Nexstar-Tegna Merger Deserves Approval to Bolster Local Journalism
The proposed Nexstar-Tegna transaction merits Washington's support as a pro-growth deal, not regulatory obstruction through legal briefs and political maneuvering.
Nexstar and Tegna rank among the largest owners of local television stations. For years, U.S. local broadcasters have faced intense pressure from Big Tech, streaming services, social-media platforms, cord-cutting, cable fragmentation and the diversion of ad dollars from local outlets. The era of three networks, a few local stations and a fixed evening-news audience has vanished.
Local TV stations now operate in a global, cutthroat marketplace. The Nexstar-Tegna deal tests whether policymakers grasp this economy or cling to rules from a bygone media age.
Nexstar argues the acquisition would fortify local journalism with added resources, improved technology, enhanced programming and the scale to compete. CEO Perry Sook stated the combined company would deliver strong local journalism and programming through better assets, capabilities and talent.
In plain terms, newsrooms require funding, staff, equipment, technology and endurance. Scale provides those; deprivation does not.
State attorneys general, alongside DirecTV, seek to block the deal, claiming Nexstar would wield excessive influence in local markets. That view evokes 1985, or even 1955, and ignores current information consumption habits.

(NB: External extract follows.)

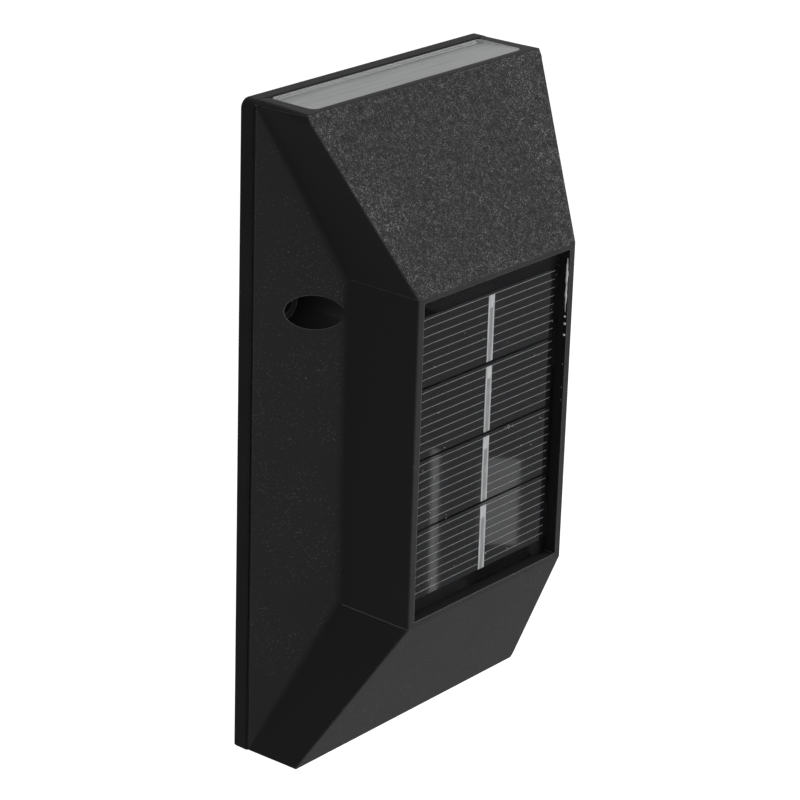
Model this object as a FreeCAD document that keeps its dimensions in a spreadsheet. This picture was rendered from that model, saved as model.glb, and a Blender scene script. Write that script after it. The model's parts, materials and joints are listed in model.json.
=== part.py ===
import FreeCAD
import Part
import Sketcher
import math
import os

# Solar fence light, in millimetres.  The back plate lies on the wall plane Y = 0 and the light
# stands out towards -Y, so a depth is a distance from the wall.  Z is up and zero is mid-height.

os.makedirs("parts", exist_ok=True)
doc = FreeCAD.newDocument("fence_light")
sheet = doc.addObject("Spreadsheet::Sheet", "Sizes")

driving_sizes = [
    # moulded housing
    ("body_height", 150.0),
    ("body_depth", 39.2),
    ("front_height", 75.0),
    ("end_depth", 17.9),
    ("end_draft", 0.4),
    ("top_lip", 1.7),
    ("rim_width", 76.6),
    ("waist_width", 53.4),
    ("skirt_depth", 19.2),
    ("skirt_fillet", 4.0),
    ("rim_land", 0.4),
    ("rim_radius", 3.0),
    ("tip_radius", 0.6),
    ("edge_radius", 0.4),
    ("wall", 1.9),
    ("overrun", 12.0),
    ("cut_margin", 1.0),
    # back plate and its seal
    ("plate_overhang", 0.6),
    ("plate_thickness", 3.5),
    ("plate_radius", 4.0),
    ("plate_edge", 0.5),
    ("seal_inset", 0.5),
    ("seal_width", 1.1),
    ("seal_height", 0.8),
    ("rib_height", 2.0),
    ("rib_width", 1.2),
    ("rib_length", 60.0),
    ("rib_drop", 20.0),
    ("rib_gap", 0.2),
    ("root_sink", 0.5),
    # wells and holes of the two wall screws
    ("well_spread", 30.6),
    ("well_rise", 29.5),
    ("well_radius", 3.8),
    ("well_wall", 1.5),
    ("well_floor", 2.3),
    ("wall_hole_radius", 2.25),
    # four screws that hold the back plate
    ("boss_spread", 28.5),
    ("boss_inset", 18.0),
    ("boss_radius", 3.2),
    ("pilot_radius", 1.1),
    ("screw_radius", 1.3),
    ("screw_gap", 0.2),
    ("screw_length", 8.0),
    ("pilot_clearance", 0.5),
    ("head_radius", 2.5),
    ("head_height", 1.7),
    ("head_round", 0.8),
    ("head_gap", 0.3),
    ("head_sink", 0.3),
    ("cross_width", 0.7),
    ("cross_length", 2.8),
    ("cross_depth", 1.0),
    # lens windows in the two ends
    ("lens_width", 69.0),
    ("lens_reach", 12.8),
    ("lens_height", 2.6),
    ("lens_drop", 0.5),
    ("lens_radius", 1.5),
    ("lens_gap", 0.1),
    ("lens_tab", 0.7),
    ("lens_tab_inset", 3.0),
    ("lens_line_inset", 1.2),
    ("lens_line_width", 0.3),
    ("flute_pitch", 1.6),
    ("flute_width", 1.45),
    ("flute_inset", 3.0),
    ("flute_depth", 0.5),
    # lamps and their boards
    ("lamp_drop", 9.0),
    ("lamp_board_depth", 10.0),
    ("lamp_board_thickness", 1.2),
    ("lamp_board_gap", 0.3),
    ("rail_thickness", 1.2),
    ("rail_reach", 1.6),
    ("slot_gap", 0.1),
    ("lamp_pitch", 10.0),
    ("lamp_width", 3.5),
    ("lamp_depth", 2.8),
    ("lamp_height", 0.8),
    ("lamp_dish_radius", 1.1),
    ("lamp_dish_depth", 0.2),
    # solar panel in its bezel
    ("bezel_side", 1.9),
    ("bezel_end", 1.2),
    ("resin_drop", 1.6),
    ("resin_height", 1.0),
    ("panel_board_thickness", 1.2),
    ("panel_gap", 0.25),
    ("tape_thickness", 0.5),
    ("tape_width", 4.0),
    ("panel_floor", 1.6),
    ("wire_hole_radius", 3.0),
    ("wire_hole_drop", 24.0),
    ("cell_width", 46.4),
    ("cell_offset", 0.2),
    ("cell_drop", 0.4),
    ("cell_pitch", 16.3),
    ("cell_gap", 0.5),
    ("cell_thickness", 0.2),
    ("ribbon_width", 2.0),
    ("ribbon_offset", 0.6),
    ("ribbon_top_inset", 0.6),
    ("ribbon_bottom_inset", 0.1),
    ("ribbon_thickness", 0.15),
    # rechargeable cell and its holder
    ("battery_radius", 7.0),
    ("battery_length", 50.5),
    ("sleeve_thickness", 0.2),
    ("sleeve_lip", 1.5),
    ("cap_radius", 2.75),
    ("cap_height", 1.2),
    ("cap_round", 0.4),
    ("holder_offset", 12.0),
    ("holder_stand", 2.0),
    ("holder_wall", 1.0),
    ("holder_floor", 1.5),
    ("holder_side", 10.0),
    ("holder_gap", 0.4),
    ("finger_gap_top", 21.0),
    ("finger_gap_bottom", 14.0),
    ("finger_gap_rise", 3.3),
    ("holder_screw_spread", 15.0),
    ("head_seat", 0.75),
    ("contact_thickness", 0.4),
    ("contact_width", 9.0),
    ("tab_width", 3.0),
    ("tab_lap", 1.0),
    ("tab_drop", 3.0),
    ("spring_length", 5.2),
    ("spring_wire", 0.35),
    ("spring_base", 5.0),
    ("spring_top", 2.6),
    # main board and what it carries
    ("board_offset", 12.5),
    ("board_width", 20.0),
    ("board_length", 44.0),
    ("board_thickness", 1.2),
    ("board_screw_inset", 3.0),
    ("post_radius", 2.6),
    ("small_screw_radius", 1.0),
    ("small_pilot_radius", 0.9),
    ("small_screw_length", 5.0),
    ("small_head_radius", 1.9),
    ("small_head_height", 1.3),
    ("small_head_round", 0.6),
    ("chip_width", 3.9),
    ("chip_length", 4.9),
    ("chip_height", 1.5),
    ("chip_stand", 0.1),
    ("chip_lead_width", 0.45),
    ("chip_lead_pitch", 1.27),
    ("chip_lead_reach", 1.0),
    ("chip_lead_height", 0.4),
    ("coil_radius", 3.0),
    ("coil_height", 6.0),
    ("coil_flange", 1.2),
    ("coil_waist", 2.1),
    ("can_radius", 2.5),
    ("can_height", 7.0),
    ("can_groove", 0.3),
    ("can_groove_rise", 1.4),
    ("part_rise", 9.5),
    ("part_spread", 5.0),
    # slide switch
    ("switch_drop", 10.0),
    ("switch_gap", 0.2),
    ("switch_width", 4.6),
    ("switch_length", 9.2),
    ("switch_height", 4.7),
    ("switch_skin", 0.5),
    ("switch_travel", 2.0),
    ("switch_pin_pitch", 2.5),
    ("switch_pin_width", 0.6),
    ("switch_pin_length", 2.0),
    ("pin_hole_radius", 0.45),
    ("knob_width", 2.6),
    ("knob_length", 2.8),
    ("knob_sink", 0.8),
    ("knob_foot", 0.5),
    ("knob_foot_height", 1.4),
    ("knob_gap", 0.15),
    ("knob_round", 0.3),
    ("access_gap", 0.3),
    ("access_margin", 2.2),
    ("access_radius", 1.1),
    ("access_depth", 1.3),
    # insulated leads
    ("lead_radius", 0.6),
    ("lead_pitch", 2.6),
    ("lead_bow", 5.0),
    ("lead_inset", 2.0),
    ("tab_solder_drop", 1.5),
]
for row, (alias, amount) in enumerate(driving_sizes, start=1):
    sheet.set(f"A{row}", alias)
    sheet.set(f"B{row}", str(amount))
    sheet.setAlias(f"B{row}", alias)
doc.recompute()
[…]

Local broadcasters vie not just with rivals across town but with Google, Meta, YouTube, Netflix, Amazon, TikTok, Apple, podcasts, cable channels, newsletters, satellite providers and endless digital content.
The 39 percent national TV ownership cap is outdated, suited to a vanished broadcast era like rotary phones or rabbit-ear antennas. The Federal Communications Commission rightly sees that broadcasters need flexibility. In this market, scale sustains competition and keeps local journalism viable.
The Trump administration prioritizes growth, deregulation and removing bureaucratic hurdles. This deal aligns with that approach, allowing an American media firm to adapt, invest and compete.
Blocking it would undermine local broadcasters when they need strength most. Stations would struggle to finance reporters, investigative reporting, weather updates, emergency alerts and community programming that national outlets and Big Tech overlook.
Local news serves as civic infrastructure. It warns of storms, school closures, hazardous roads, rising crime, official waste and community crises. Shrinking newsrooms enable corruption and reduce public information.
Judges should weigh the public interest over competitors' agendas or attorneys general's headline hunts. DirecTV, a major distributor, opposes the deal likely to protect its leverage and margins, not to champion local journalism.
Opponents say they safeguard local news, yet their stance would hinder broadcasters against digital and streaming giants eroding local economics. Their logic echoes the 2022 rejection of the JetBlue-Spirit merger; Spirit now faces bankruptcy and seeks a bailout.
The Nexstar-Tegna deal promises stronger stations, resilient newsrooms and a chance for community journalism to persist. Firms need size, capital and tech prowess to survive against global platforms and streamers.
Washington must avoid outdated rules as local newsrooms disappear. The administration grasps that prosperity comes from modernization and competition with true economic giants. Backing this transaction signals commitment to adaptation over stale regulations.